The Democratic People's Republic of Korea (DPRK) Tuesday urged South Korea to scrap its agreement with Japan on military intelligence cooperation signed several years ago.
There are some hurdles for the implementation of the Panmunjom Declaration on Peace, Prosperity and Reunification of Korean Peninsula signed by the two Koreas in April, the official Korean Central News Agency (KCNA) said.
"Such dangerous hurdles should be removed without fail as they harm the improvement of the inter-Korean relations and create a war crisis on the Korean Peninsula," it said.
The South Korea-Japan agreement on protecting military intelligence is "a criminal product" signed by former South Korean President Park Geun-hye and Japanese Prime Minister Shinzo Abe under the pretext of the "threat from the north," said the KCNA.
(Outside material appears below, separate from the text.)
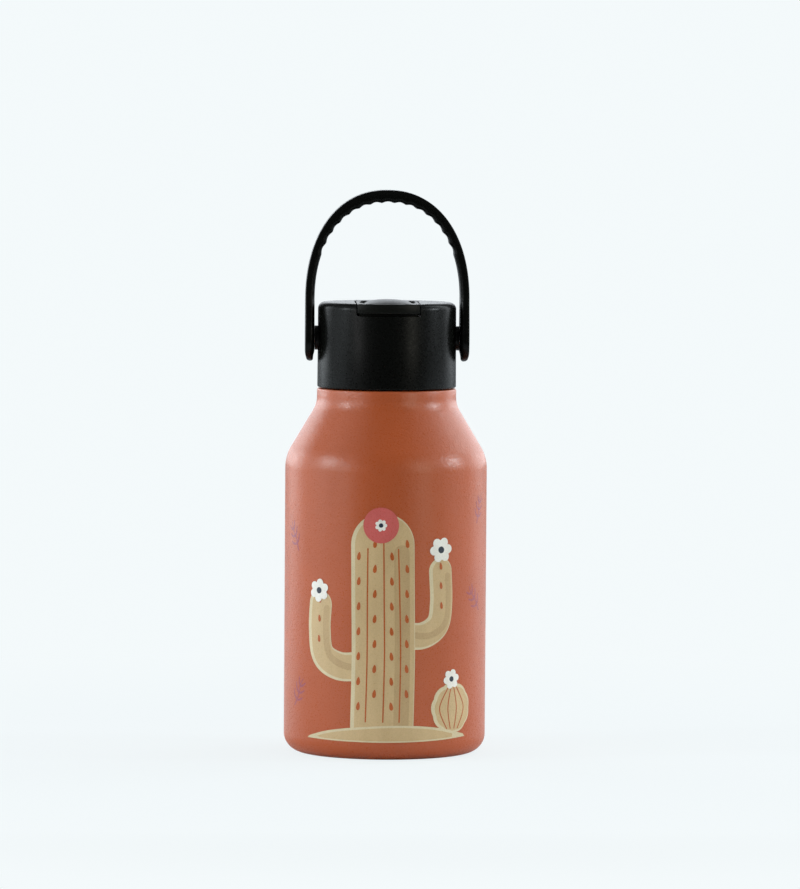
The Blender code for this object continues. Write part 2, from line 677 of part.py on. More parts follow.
def grid_solid(top_points, low_points, columns, rows):
    """Closed solid between two grids of points."""
    verts = top_points + low_points
    offset = len(top_points)
    faces = []
    for row in range(rows - 1):
        faces += ring_faces(row * columns, (row + 1) * columns, columns, closed=False)
        start = offset + row * columns
        faces += ring_faces(start, start + columns, columns, closed=False)
    border = [column for column in range(columns)]
    border += [row * columns + columns - 1 for row in range(1, rows)]
    border += [(rows - 1) * columns + column for column in range(columns - 2, -1, -1)]
    border += [row * columns for row in range(rows - 2, 0, -1)]
    for step, index in enumerate(border):
        after = border[(step + 1) % len(border)]
        faces.append((index, after, offset + after, offset + index))
    return verts, faces


def build_flip_cover(parent):
    """Flip cover with its thumb lip, spout vault and hinge barrel."""
    pivot = Vector((0.0, COVER_PIVOT_Y, COVER_PIVOT_Z))
    local = Matrix.Translation(-pivot)
    cover = make_piece("flip_cover", "black_plastic", moved(cover_plate(), local), pivot, parent)
    barrel = rod(COVER_BARREL_RADIUS, -COVER_HALF_WIDTH, COVER_HALF_WIDTH)
    bore = rod(COVER_PIN_RADIUS + GAP, -2 * COVER_HALF_WIDTH, 2 * COVER_HALF_WIDTH)
    combine(cover, make_cutter("barrel_tool", moved(barrel, across(pivot))), "UNION")
    combine(cover, make_cutter("barrel_bore_tool", moved(bore, across(pivot))), "DIFFERENCE")


def build_cover_pin(parent):
    """Steel pin that the flip cover turns on."""
    pin = rod(COVER_PIN_RADIUS, -COVER_PIN_REACH, COVER_PIN_REACH)
    shape = moved(pin, across((0.0, 0.0, 0.0)))
    make_piece("cover_pin", "steel", shape, (0.0, COVER_PIVOT_Y, COVER_PIVOT_Z), parent)


# ---------------------------------------------------------------- the spout and the straw
def build_spout_base(parent):
    """Soft grommet that seals the spout in the lid's port."""
    flange = CHANNEL_HALF_WIDTH - GAP
    foot_top = DECK_Z - GAP
    profile = [(SPOUT_BORE, SPOUT_FOOT_Z),
               (SPOUT_FOOT_RADIUS, SPOUT_FOOT_Z),
               (SPOUT_FOOT_RADIUS, foot_top),
               (SPOUT_STEM_RADIUS, foot_top),
               (SPOUT_STEM_RADIUS, CHANNEL_FLOOR_Z + GAP),
               (flange, CHANNEL_FLOOR_Z + GAP),
               (flange, SPOUT_TOP_Z),
               (SPOUT_BORE, SPOUT_TOP_Z)]
    make_piece("spout_base", "clear_silicone", turned(profile, SMALL_SEGMENTS), parent=parent)


def tube_along(path, radius, bore, segments):
    """Tube along a path in the plane x = 0, with square open ends."""
    frames = []
    for index, point in enumerate(path):
        before = path[max(index - 1, 0)]
        after = path[min(index + 1, len(path) - 1)]
        heading = (Vector(after) - Vector(before)).normalized()
        frames.append((Vector(point), heading.cross(Vector((1.0, 0.0, 0.0)))))
    verts = []
    for reach, order in ((radius, frames), (bore, frames[::-1])):
        for center, up in order:
            for step in range(segments):
                angle = 2 * math.pi * step / segments
                side = Vector((1.0, 0.0, 0.0)) * math.cos(angle) + up * math.sin(angle)
                verts.append(tuple(center + side * reach))
    count = 2 * len(frames)
    faces = []
    for ring in range(count):
        faces += ring_faces(ring * segments, ((ring + 1) % count) * segments, segments)
    return verts, faces


def build_spout_neck(parent):
    """Soft bend between the spout's base and its mouthpiece."""
    bend_z = SPOUT_AXIS_Z - ELBOW_BEND
    path = [(0.0, 0.0, SPOUT_TOP_Z + GAP)]
    for step in range(7):
        angle = math.pi / 2 * step / 6
        y = -ELBOW_BEND * (1 - math.cos(angle))
        path.append((0.0, y, bend_z + ELBOW_BEND * math.sin(angle)))
    path.append((0.0, -NOZZLE_START + GAP, SPOUT_AXIS_Z))
    shape = tube_along(path, ELBOW_RADIUS, ELBOW_BORE, SMALL_SEGMENTS)
    make_piece("spout_neck", "clear_silicone", shape, parent=parent)


def build_spout_nozzle(parent):
    """Mouthpiece of the spout, folded forward in its channel."""
    bulb_end = NOZZLE_END - NOZZLE_ROUND
    bulb_start = bulb_end - NOZZLE_BULB_LENGTH
    round_radius = NOZZLE_BULB - NOZZLE_ROUND
    profile = [(NOZZLE_BORE, NOZZLE_START),
               (NOZZLE_RADIUS - GAP, NOZZLE_START),
               (NOZZLE_RADIUS, NOZZLE_START + GAP),
               (NOZZLE_RADIUS, NOZZLE_START + NOZZLE_FOOT),
               (NOZZLE_WAIST, NOZZLE_START + NOZZLE_FOOT + NOZZLE_TAPER),
               (NOZZLE_WAIST, bulb_start - NOZZLE_TAPER)]
    profile.append((NOZZLE_BULB, bulb_start))
    profile += arc(round_radius, bulb_end, NOZZLE_ROUND, 0.0, math.pi / 2, 4)
    profile.append((NOZZLE_BORE, NOZZLE_END))
    shape = moved(turned(profile, SMALL_SEGMENTS), Matrix.Rotation(math.pi / 2, 4, "X"))
    make_piece("spout_nozzle", "clear_silicone", shape, (0.0, 0.0, SPOUT_AXIS_Z), parent)


def build_straw_adapter(parent):
    """Stiff joint between the spout's grommet and the straw."""
    flange_top = SPOUT_FOOT_Z - GAP
    flange_low = flange_top - ADAPTER_FLANGE
    upper = SPOUT_BORE - GAP
    lower = STRAW_BORE - GAP
    profile = [(ADAPTER_BORE, STRAW_TOP_Z - ADAPTER_REACH),
               (lower, STRAW_TOP_Z - ADAPTER_REACH),
               (lower, flange_low),
               (ADAPTER_FLANGE_RADIUS, flange_low),
               (ADAPTER_FLANGE_RADIUS, flange_top),
               (upper, flange_top),
               (upper, SPOUT_TOP_Z - ADAPTER_FLANGE),
               (ADAPTER_BORE, SPOUT_TOP_Z - ADAPTER_FLANGE)]
    make_piece("straw_adapter", "straw_plastic", turned(profile, SMALL_SEGMENTS), parent=parent)


def straw_height_rule(height, x, _y):
    """Cut the straw's lower end on a slant so that it can't seal on the base."""
    if height > STRAW_TOP_Z / 2:
        return height
    return height + STRAW_SLANT * (x + STRAW_RADIUS)


def build_straw(parent):
    """Straight drinking straw down to the bottle's base."""
    low = FLASK_BASE_Z + FLASK_WALL + STRAW_END_CLEARANCE
    profile = [(STRAW_BORE, low), (STRAW_RADIUS, low), (STRAW_RADIUS, STRAW_TOP_Z),
               (STRAW_BORE, STRAW_TOP_Z)]
    shape = turned(profile, SMALL_SEGMENTS, height_rule=straw_height_rule)
    make_piece("straw", "straw_plastic", shape, parent=parent)


# ---------------------------------------------------------------- the handle
def arch_point(angle):
    """Point of the handle's outer arch, from its right foot at 0 to its left at pi."""
    power = 2.0 / HANDLE_ARCH_POWER
    x = HANDLE_HALF_SPAN * math.copysign(abs(math.cos(angle)) ** power, math.cos(angle))
    return x, HANDLE_ARCH_Z + HANDLE_ARCH_RISE * max(math.sin(angle), 0.0) ** power


def arch_stations(spacing):
    """Points and outward normals at even distances along the arch, right foot to left foot."""
    dense = [arch_point(math.pi * step / 600) for step in range(601)]
    points = np.array(dense)
    lengths = np.concatenate([[0.0], np.cumsum(np.linalg.norm(np.diff(points, axis=0), axis=1))])
    count = 2 * round(lengths[-1] / (2 * spacing))
    marks = np.linspace(0.0, lengths[-1], count + 1)
    xs = np.interp(marks, lengths, points[:, 0])
    zs = np.interp(marks, lengths, points[:, 1])
    tangents = np.stack([np.gradient(xs), np.gradient(zs)], axis=1)
    tangents /= np.linalg.norm(tangents, axis=1)[:, None]
    from_crown = marks - lengths[-1] / 2
    return [((x, z), (t[1], -t[0]), offset) for x, z, t, offset in zip(xs, zs, tangents, from_crown)]


def strap_half_width(z):
    """Half the strap's width, from the round ear up to the even strap."""
    if z < HANDLE_PIVOT_Z:
        return math.sqrt(max(EAR_RADIUS ** 2 - (z - HANDLE_PIVOT_Z) ** 2, 0.0))
    share = smooth_step(z, HANDLE_PIVOT_Z + EAR_RADIUS / 4, HANDLE_ARCH_Z + EAR_RADIUS / 4)
    return EAR_RADIUS + (HANDLE_HALF_WIDTH - EAR_RADIUS) * share


def leg_stations():
    """Stations of the straight right leg, from the ear's tip up to the arch."""
    low = HANDLE_PIVOT_Z - EAR_RADIUS
    turns = [math.pi / 2 * step / EAR_STEPS for step in range(1, EAR_STEPS + 1)]
    heights = [low + EAR_RADIUS * (1 - math.cos(turn)) for turn in turns]
    heights += list(np.linspace(HANDLE_PIVOT_Z, HANDLE_ARCH_Z, 5)[1:-1])
    stations = []
    for z in heights:
        share = smooth_step(z, low, low + EAR_RADIUS * 0.8)
        thickness = EAR_TIP_THICKNESS + (HANDLE_THICKNESS - EAR_TIP_THICKNESS) * share
        stations.append(((HANDLE_HALF_SPAN, z), (1.0, 0.0), thickness))
    return stations


def scallop_cut(offset):
    """Depth of the finger scallops on the inside of the arch."""
    if abs(offset) > SCALLOP_COUNT * SCALLOP_PITCH / 2:
        return 0.0
    return SCALLOP_DEPTH * math.cos(math.pi * offset / SCALLOP_PITCH) ** 2


def handle_stations():
    """All stations of the handle: outer point, outward normal and thickness."""
    right = leg_stations()
    stations = list(right)
    for point, normal, offset in arch_stations(SCALLOP_PITCH / 4):
        rise = max((point[1] - HANDLE_ARCH_Z) / HANDLE_ARCH_RISE, 0.0)
        thickness = HANDLE_THICKNESS + (HANDLE_CROWN_THICKNESS - HANDLE_THICKNESS) * rise ** 2
        stations.append((point, normal, thickness - scallop_cut(offset)))
    for (x, z), (nx, nz), thickness in reversed(right):
        stations.append(((-x, z), (-nx, nz), thickness))
    return stations


def handle_section(point, normal, thickness):
    """Eight corners of the strap's chamfered section at one station."""
    half = strap_half_width(point[1])
    bevel = min(HANDLE_CHAMFER, half / 3, thickness / 3)
    corners = []
    for width, depth in ((half - bevel, 0.0), (half, bevel), (half, thickness - bevel),
                         (half - bevel, thickness), (bevel - half, thickness),
                         (-half, thickness - bevel), (-half, bevel), (bevel - half, 0.0)):
        x = point[0] - normal[0] * depth
        z = point[1] - normal[1] * depth - HANDLE_PIVOT_Z
        corners.append((x, width, z))
    return corners


def build_handle(parent):
    """Bail handle with finger scallops and round ears."""
    verts = []
    stations = handle_stations()
    for point, normal, thickness in stations:
        verts += handle_section(point, normal, thickness)
    corners = len(verts) // len(stations)
    faces = [tuple(range(corners)), tuple(range(len(verts) - corners, len(verts)))]
    for index in range(len(stations) - 1):
        faces += ring_faces(index * corners, (index + 1) * corners, corners)
    handle = make_piece("handle", "black_plastic", (verts, faces), (0.0, 0.0, HANDLE_PIVOT_Z), parent)
    inner = HANDLE_HALF_SPAN - HANDLE_THICKNESS
    for name, side in (("left", -1), ("right", 1)):
        hole = rod(PIVOT_PIN_RADIUS + GAP, inner - HANDLE_THICKNESS, PIVOT_PIN_REACH + GAP)
        tool = moved(hole, across((0.0, 0.0, HANDLE_PIVOT_Z), side))
        combine(handle, make_cutter(name + "_ear_tool", tool), "DIFFERENCE")


def build_handle_pivots(handle_frame, lid_frame):
    """Steel pins in the ears and the flanged bushes that they turn in."""
    flange_x = BUSH_OUTER - BUSH_FLANGE
    bush = [(BUSH_BORE, BUSH_INNER_X), (BUSH_RADIUS, BUSH_INNER_X), (BUSH_RADIUS, flange_x),
            (BUSH_FLANGE_RADIUS, flange_x), (BUSH_FLANGE_RADIUS, BUSH_OUTER), (BUSH_BORE, BUSH_OUTER)]
    for name, side in (("left", -1), ("right", 1)):
        spot = (0.0, 0.0, HANDLE_PIVOT_Z)
        turn = across((0.0, 0.0, 0.0), side)
        pin = moved(rod(PIVOT_PIN_RADIUS, BUSH_INNER_X, PIVOT_PIN_REACH), turn)
        make_piece("handle_pin_" + name, "steel", pin, spot, handle_frame)
        sleeve = moved(turned(bush, SMALL_SEGMENTS), turn)
        make_piece("pivot_bush_" + name, "liner_plastic", sleeve, spot, lid_frame)


# ---------------------------------------------------------------- assembly
def make_frame(name, location=(0, 0, 0)):
    """Empty that carries the pieces which move together."""
    frame = bpy.data.objects.new(name, None)
    frame.location = location
    bpy.context.collection.objects.link(frame)
    return frame


def main():
    """Build the whole bottle."""
    clear_scene()
    bottle = make_frame("bottle_frame")
    lid = make_frame("lid_frame", (0, 0, LID_BOTTOM_Z))
    swing = make_frame("handle_frame", (0, 0, HANDLE_PIVOT_Z))
    for build in (build_outer_shell, build_inner_flask, build_base_plate, build_base_cover,
                  build_seal_bead, build_getter):
        build(bottle)
    for build in (build_lid_shell, build_lid_liner, build_gasket, build_lid_foam,
                  build_vent_valve, build_flip_cover, build_cover_pin, build_spout_base,
                  build_spout_neck, build_spout_nozzle, build_straw_adapter, build_straw):
        build(lid)
    build_handle(swing)
    build_handle_pivots(swing, lid)


main()
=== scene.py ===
"""Looks of a children's insulated water bottle, laid out as an add-on and run as a script.

Every piece is built at its place, and all but the spout's bent neck ride on a body of the frame.
"""

import math

import bmesh
import bpy
import numpy as np
from bpy.props import FloatProperty, FloatVectorProperty, IntProperty, PointerProperty
from mathutils import Matrix, Vector
from mathutils.geometry import delaunay_2d_cdt


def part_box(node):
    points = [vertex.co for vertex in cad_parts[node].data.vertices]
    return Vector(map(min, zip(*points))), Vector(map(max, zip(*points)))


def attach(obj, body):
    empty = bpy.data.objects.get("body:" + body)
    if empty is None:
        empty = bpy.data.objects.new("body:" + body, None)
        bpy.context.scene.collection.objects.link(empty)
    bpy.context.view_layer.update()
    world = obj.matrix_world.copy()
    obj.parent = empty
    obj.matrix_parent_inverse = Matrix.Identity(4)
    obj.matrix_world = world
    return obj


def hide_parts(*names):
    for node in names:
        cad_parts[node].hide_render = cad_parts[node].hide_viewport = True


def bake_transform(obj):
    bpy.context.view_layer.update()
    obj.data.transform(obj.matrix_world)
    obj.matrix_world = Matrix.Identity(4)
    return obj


bl_info = {
    "name": "Water Bottle Looks",
    "version": (1, 0, 0),
    "blender": (4, 5, 0),
    "location": "View3D > Sidebar > Bottle",
    "description": "Builds the looks of an insulated water bottle over its packed frame",
    "category": "Object",
}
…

"It is an extremely dangerous and treacherous war agreement as it ferments distrust and confrontation among the fellow countrymen and opens the door to the Japanese reactionaries bent on the revival of militarism for the re-invasion of the Korean peninsula," it said.
Pyongyang has also asked Seoul to repatriate 12 DPRK women "kidnapped by South Korean intelligence" two years ago in a third country where they were working, and demanded a halt to joint military exercises with the United States, so as to implement their joint declaration issued in Panmunjom.